A SENCO in Wales discovered that their reading intervention achieved double the progress when scheduled before lunch rather than after, a pattern invisible without deliberate analysis.

Present Data That Changes Minds

When presenting data to stakeholders:

  • Start with the “so what” question – why this matters
  • Use visual representations like graphs instead of tables
  • Compare similar student cohorts rather than national averages
  • Present trends over time rather than snapshots
  • Include student and parent voices alongside numbers
  • Link directly to cost implications or resource needs

Show three key numbers rather than twenty. Decision-makers remember stories with supporting data, not data dumps.

Avoiding Common Data Pitfalls

Many SENCOs fall into these traps:

  • Collecting data but never analysing it meaningfully
  • Using overly complex systems that collapse under pressure
  • Focusing exclusively on academic measures
  • Missing baseline assessments that would demonstrate progress
  • Failing to connect data to specific actions or decisions

Remember: The purpose of data is to make better decisions about support for real children.

Building Your Data Confidence

Even self-proclaimed “data-phobes” can develop this crucial skill. Partner with a data-confident colleague for initial system setup. Start with just one intervention and track it thoroughly. Use the “rule of three” – collect only three key metrics per intervention. Schedule monthly data review sessions with a critical friend and join SENCO forums where data templates are freely shared.

One SENCO who claimed to be “allergic to spreadsheets” now leads data training after starting with just tracking reading fluency rates across six students.

When the Data Surprises You

Sometimes your carefully collected data will show unwelcome truths. You might discover expensive interventions with minimal impact or gaps that widen rather than narrow. Data often reveals support staff who need additional training or patterns suggesting environmental rather than pupil-centred issues.

View these revelations as gifts. They free you to redirect resources to approaches that work.

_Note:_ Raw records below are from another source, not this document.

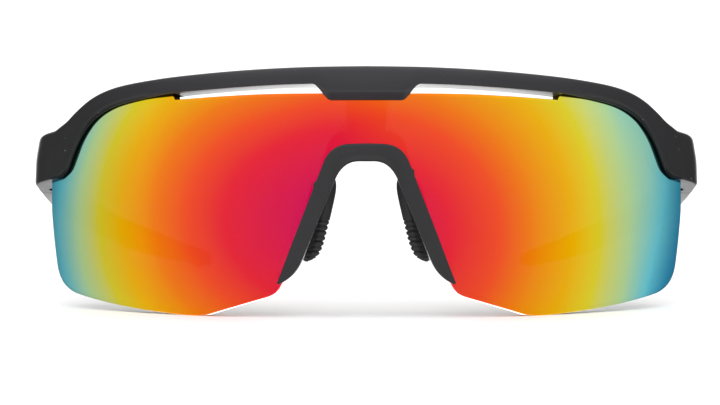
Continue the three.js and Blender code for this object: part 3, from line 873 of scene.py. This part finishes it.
gripShape = {
    "gap": 0.2, "proud": 0.25, "lip": 1.0, "lipDrop": 0.2, "ribHeight": 0.12, "ribPitch": 2.4,
    "ribsRise": (84, 87), "ribsFade": (103, 106), "tip": 3, "tipPower": 2.6, "tipLeast": 0.02,
    "step": 0.35, "tipStep": 0.15,
}


def makeEarGrip(side):
    values = gripShape
    start, end = templeShape["gripStart"] + values["gap"], templeShape["length"]
    tipStart = end - values["tip"]
    loops = []
    for y in [start] + spread(start, tipStart, values["step"]) + spread(tipStart, end, values["tipStep"]):
        closing = max(0.0, (y - end + values["tip"]) / values["tip"]) ** values["tipPower"]
        shrink = math.sqrt(max(values["tipLeast"], 1 - closing))
        lip = values["lipDrop"] * (1 - ease(y, start, start + values["lip"]))
        wave = math.sin((y - values["ribsRise"][0]) * 2 * math.pi / values["ribPitch"])
        rib = values["ribHeight"] * wave * ease(y, *values["ribsRise"]) * (1 - ease(y, *values["ribsFade"]))
        loops.append(templeLoop(y, values["proud"] - lip + rib, shrink))
    bm = mirrorSide(standOnTable(skin(loops)), side)
    return addPiece(f"{side}EarGrip", bm, blackRubber, f"{side}_arm", [f"{side}_ear_grip"], 50)


def makeScrew(side):
    hinge = layout["hinge"]
    head = drum(*hingeShape["screwHead"], hinge, 40)
    shank = drum(*hingeShape["screwShank"], hinge, 32)
    bm = combined(head, ("UNION", shank), ("DIFFERENCE", boxFrom(hinge, hingeShape["screwSlot"])))
    bm = mirrorSide(bm, side)
    return addPiece(f"{side}HingeScrew", bm, steel, "front", [f"{side}_hinge_screw"])


for side in sides:
    makeNosePad(side)
    makePadWire(side)
    makeTemple(side)
    makeEarGrip(side)
    makeScrew(side)
    for node in (f"{side}_hinge_bush", f"{side}_hinge_insert"):
        frame["nodes"][node].data.materials.clear()
        frame["nodes"][node].data.materials.append(brass)
print("side pieces made")

# skyY and skyZ are pairs of a direction's part along y or z and the brightness there
studio = {
    "floor": (0.93, 0.93, 0.93), "floorRoughness": 0.9, "floorHalf": 3.0, "flatTo": 1.2, "bendRadius": 0.8,
    "bendSteps": 16, "wallTop": 3.0,
    "lampPlace": (0, 0.1, 1.4), "lampSize": (1.6, 1.2), "lampPower": 6, "lampAim": (0, 0, 0.02),
    "skyY": [(-1, 1), (-0.4, 1), (0, 0.72), (0.22, 0.42), (0.5, 0.25), (0.72, 0.25), (0.84, 1.05),
             (0.92, 3.0), (1, 3.9)],
    "skyZ": [(-0.95, 0.1), (-0.87, 0.2), (-0.78, 2.2), (-0.66, 2.0), (-0.48, 0.92), (-0.2, 0.96), (0.1, 1),
             (0.34, 1), (0.65, 1.8)],
}


def makeBackdrop():
    # a pale sheet that lies flat, bends up behind the glasses and rises as a wall
    values = studio
    bm = bmesh.new()
    start = bm.verts.new((-values["floorHalf"], -values["floorHalf"], 0))
    end = bm.verts.new((values["floorHalf"], -values["floorHalf"], 0))
    edge = bm.edges.new((start, end))
    flatTo, radius, steps = values["flatTo"], values["bendRadius"], values["bendSteps"]
    profile = [(flatTo, 0)]
    profile += [(flatTo + radius * math.sin(t), radius * (1 - math.cos(t)))
                for t in (math.pi / 2 * k / steps for k in range(1, steps + 1))]
    profile.append((flatTo + radius, values["wallTop"]))
    for y, z in profile:
        made = bmesh.ops.extrude_edge_only(bm, edges=[edge])
        for vert in [item for item in made["geom"] if isinstance(item, bmesh.types.BMVert)]:
            vert.co.y, vert.co.z = y, z
        edge = next(item for item in made["geom"] if isinstance(item, bmesh.types.BMEdge))
    obj = meshObject("backdrop", bm)
    obj.data.shade_smooth()
    material, nodes, _ = newFinish("paleSweep")
    nodes["Principled BSDF"].inputs["Base Color"].default_value = (*values["floor"], 1)
    nodes["Principled BSDF"].inputs["Roughness"].default_value = values["floorRoughness"]
    obj.data.materials.append(material)
    obj.visible_glossy = False


def addSoftbox(name, place, size, power):
    light = bpy.data.lights.new(name, "AREA")
    light.shape, light.size, light.size_y, light.energy = "RECTANGLE", *size, power
    obj = bpy.data.objects.new(name, light)
    obj.location = place
    aim = Vector(studio["lampAim"]) - Vector(place)
    obj.rotation_euler = aim.to_track_quat("-Z", "Y").to_euler()
    bpy.context.scene.collection.objects.link(obj)


makeBackdrop()
addSoftbox("topSoftbox", studio["lampPlace"], studio["lampSize"], studio["lampPower"])
world = bpy.data.worlds.new("studioWorld")
world.use_nodes = True
# the room is white in front and behind, dark at the back on both sides, bright overhead and dim below
skyNodes, skyLinks = world.node_tree.nodes, world.node_tree.links
direction = skyNodes.new("ShaderNodeTexCoord")
parts = splitPlace(skyNodes, skyLinks, direction.outputs["Generated"])
levels = []
for axis in "YZ":
    spot = ranged(skyNodes, skyLinks, parts[axis], -1, 1)
    stops = [((place + 1) / 2, [level] * 3) for place, level in studio["sky" + axis]]
    levels.append(ramped(skyNodes, skyLinks, spot, stops))
strength = calculated(skyNodes, skyLinks, "MULTIPLY", *levels)
skyLinks.new(strength, skyNodes["Background"].inputs["Strength"])
skyNodes["Background"].inputs["Color"].default_value = (1, 1, 1, 1)
bpy.context.scene.world = world
bpy.context.scene.view_settings.view_transform = "Standard"

view = {"distance": 423.0, "focal": 102.0, "sensor": 36.0, "shift": -0.0089}
camera = bpy.data.cameras.new("camera")
camera.lens, camera.sensor_width, camera.shift_x = view["focal"], view["sensor"], view["shift"]
cameraObject = bpy.data.objects.new("camera", camera)
cameraObject.location = toRow @ Vector((0, -view["distance"], 0))
cameraObject.rotation_euler = (math.pi / 2 - lean, 0, 0)
bpy.context.scene.collection.objects.link(cameraObject)
bpy.context.scene.camera = cameraObject
print("studio made")
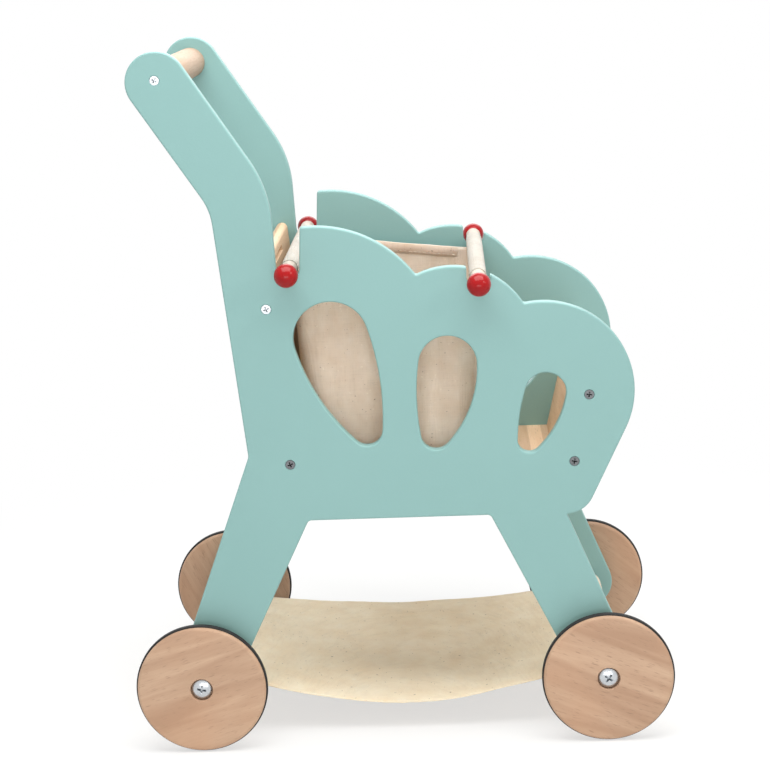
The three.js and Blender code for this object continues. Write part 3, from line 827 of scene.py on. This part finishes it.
def bag_ring(rise, inset=0.0, outwards=0.0):
    """The bag's ring at that share of the way up its walls, drawn in by inset or let out by outwards."""
    drop = max(rise, 0) ** bag_rear_drop
    low = bag_bottom["rear"] + (rod_axes["rear"].x - bag_bottom["rear"]) * drop + inset - outwards
    high = bag_bottom["front"] + (rod_axes["front"].x - bag_bottom["front"]) * rise - inset + outwards
    corner = max(2 * mm, bag_corner * (1 - 0.6 * rise) - inset + outwards)
    return rounded_ring(low, high, bag_half_width - inset + outwards, corner)


def bag_shell():
    """The bag's surface, hem first: walls, the fold to the bottom, and the bottom."""
    rows = []
    foot = floor_level + bag_fold
    for i in range(wall_rows):
        rise = 1 - i / wall_rows
        ring = bag_ring(rise)
        rows.append([(p.x, p.y, foot + (hem_height(p.x) - foot) * rise) for p in ring])
    for i in range(fold_rows + 1):
        angle = math.pi / 2 * i / fold_rows
        ring = bag_ring(0, bag_fold * (1 - math.cos(angle)))
        rows.append([(p.x, p.y, foot - bag_fold * math.sin(angle)) for p in ring])
    rim = [Vector(p) for p in rows[-1]]
    centre = sum(rim, Vector()) / len(rim)
    for i in range(1, floor_rows):
        rows.append([tuple(centre + (p - centre) * (1 - i / floor_rows)) for p in rim])
    shape = bmesh.new()
    grid = [[shape.verts.new(p) for p in row] for row in rows]
    for a, b in zip(grid, grid[1:]):
        for i in range(len(a)):
            j = (i + 1) % len(a)
            shape.faces.new((a[i], a[j], b[j], b[i]))
    hub = shape.verts.new(centre)
    for i in range(len(grid[-1])):
        shape.faces.new((grid[-1][i], grid[-1][(i + 1) % len(grid[-1])], hub))
    bmesh.ops.recalc_face_normals(shape, faces=shape.faces)
    mesh = bpy.data.meshes.new("bag")
    shape.to_mesh(mesh)
    shape.free()
    return mesh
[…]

Making Time for What Matters

Effective data management creates time rather than consumes it. One hour of focused data analysis saves ten hours of ineffective intervention. Clear progress tracking reduces meeting preparation time. Evidence-based decisions minimise conflict with stakeholders, and automated systems reduce redundant record-keeping.

A London SENCO reclaimed seven hours weekly by replacing multiple tracking documents with one integrated system that generated reports automatically.

Your Next Steps

  1. Audit your current data practices – what gets collected but never used?
  2. Identify your three most crucial questions that data could answer
  3. Create a streamlined system focusing only on those questions
  4. Schedule protected analysis time in your calendar
  5. Share meaningful insights, not raw data, with stakeholders

The measure of good data isn’t its volume or complexity, it’s whether it helps you make better decisions for the children who need you most.

A woman with long black hair sitting in a wheelchair, smiling and looking at a laptop screen displaying data charts, with the text "Essential Data Collection for SENCOs" in bold white letters on a blue background.